Lawyers for the Empire star said prosecutors have cleared him of charges alleging he lied to police about being the target of a racist, anti-gay attack in downtown Chicago.

Speaking at a press conference outside court in Chicago, he said: “I want to thank my family, my friends and the incredible people of Chicago, and all over the country and the world, who have prayed for me, who have supported me, who have shown me so much love.

“No-one will know how much that has meant to me and I will forever be grateful.

“I want you to know that not for a moment was it in vain. I have been truthful and consistent on every single level since day one. I would not be my mother’s son if I was capable of one drop of what I have been accused of.

“This has been an incredibly difficult time, honestly one of the worst of my entire life, but I am a man of faith and I am a man that has knowledge of my history, and I would not bring my family, our lives or the movement through a fire like this, I just wouldn’t.”

Smollett attorneys Tina Glandian and Patricia Brown Holmes said in a statement the actor’s record “has been wiped clean”.

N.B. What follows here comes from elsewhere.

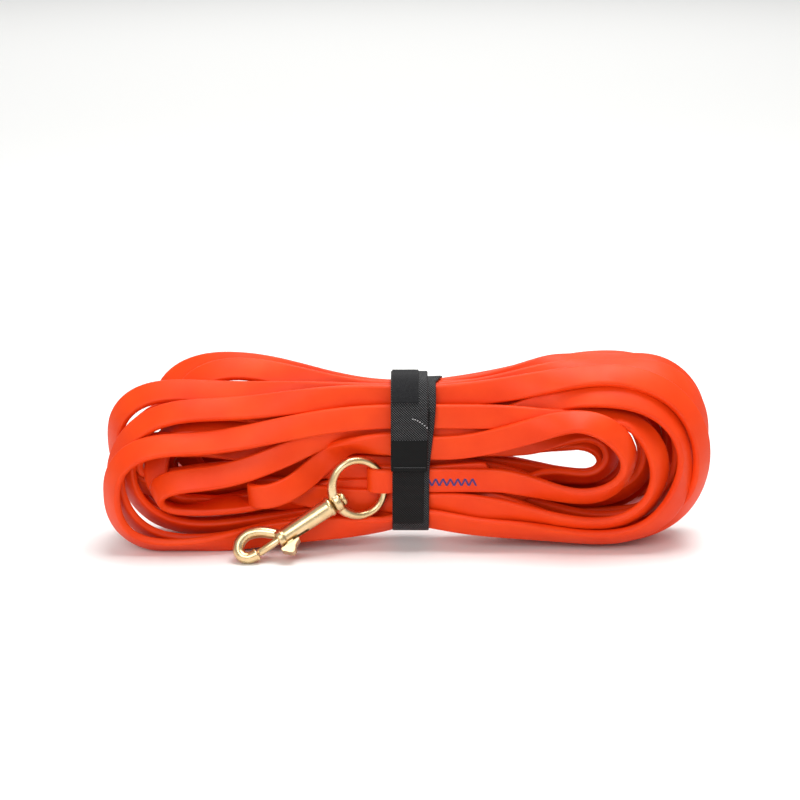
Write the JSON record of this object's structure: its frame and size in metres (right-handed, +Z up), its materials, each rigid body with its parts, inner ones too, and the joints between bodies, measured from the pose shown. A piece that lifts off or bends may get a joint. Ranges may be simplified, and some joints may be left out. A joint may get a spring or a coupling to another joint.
{
  "type": "training leash",
  "caption": "Long coated-webbing training line folded into a tied hank, with a swivel bolt snap sewn into its end.",
  "frame": {"origin": "on the ground under the middle of the whole object's box", "axes": "+X along the hank, away from the snap; +Z up; -Y the front, where the snap hangs"},
  "size_m": [0.32, 0.063, 0.101],
  "materials": {
    "strap": "smooth satin coating over webbing",
    "thread": "twisted polyester thread",
    "tie_webbing": "herringbone webbing",
    "tie_patch": "brushed hook-and-loop",
    "tie_thread": "stitched thread",
    "snap_brass": "satin cast brass",
    "spring_steel": "drawn wire"
  },
  "bodies": {
    "leash": {"strap_hank": "strap", "strap_sewn_end": "strap", "seam_thread_front": "thread", "seam_thread_back": "thread", "tie_band": "tie_webbing", "tie_hook_patch": "tie_patch", "tie_loop_patch": "tie_patch", "tie_tail_thread": "tie_thread", "tie_patch_thread": "tie_thread"},
    "eye": {"swivel_eye": "snap_brass"},
    "snap": {"snap_body": "snap_brass", "swivel_pin": "snap_brass", "bolt_spring": "spring_steel"},
    "bolt": {"bolt": "snap_brass", "thumb_stud": "snap_brass"}
  },
  "joints": [
    {"name": "eye_swing", "type": "hinge", "parent": "leash", "child": "eye", "pos_m": [-0.013, -0.0065, 0.0372], "axis": [0, 0, 1], "range_deg": [0, 72]},
    {"name": "snap_swivel", "type": "hinge", "parent": "eye", "child": "snap", "pos_m": [-0.02627, -0.01081, 0.036], "axis": [-0.8302, -0.2697, -0.4879], "continuous": true},
    {"name": "bolt_pull", "type": "slide", "parent": "snap", "child": "bolt", "axis": [0.8302, 0.2697, 0.4879], "range_m": [0, 0.0095], "stiffness_N_per_m": 350, "springref_m": -0.004, "deforming": ["bolt_spring"]}
  ]
}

Smollett was indicted on 16 felony counts related to making a false report that he was attacked by two men.

He had made a $10,000 (£7,566) bond payment to get out of jail after his arrest on the charges.

Police and prosecutors had previously alleged Smollett falsely reported to authorities that he was attacked around 2am on 29 January in downtown Chicago because he was unhappy with his pay on Empire and to promote his career.

Smollett, who is black and gay, plays the gay character Jamal Lyon on the hit Fox TV show that follows a black family as they navigate the ups and downs of the recording industry.

Smollett reported he had been attacked on his way home from a sandwich shop. He said two masked men shouted racial and anti-gay slurs, poured bleach on him, beat him and looped a rope around his neck. He claimed they shouted “this is MAGA country” - a reference to US president Donald Trump’s “Make America Great Again” campaign slogan.

Smollett asserted he could see one of the men was white because he could see the skin around his eyes.

Police said Smollett hired two men, both of whom are black, to attack him. Police said Smollett paid the men $3,500 (£2,648).

The men are brothers Abimbola “Abel” and Olabinjo “Ola” Osundairo, and one of them had worked on Empire. An attorney for them has said the brothers agreed to help Smollett because of their friendship with him and the sense that he was helping their careers.

Police have also said that before the attack, Smollett sent a letter that threatened him to the Chicago studio where “Empire” is shot. The FBI, which is investigating that letter, has declined to comment on the investigation.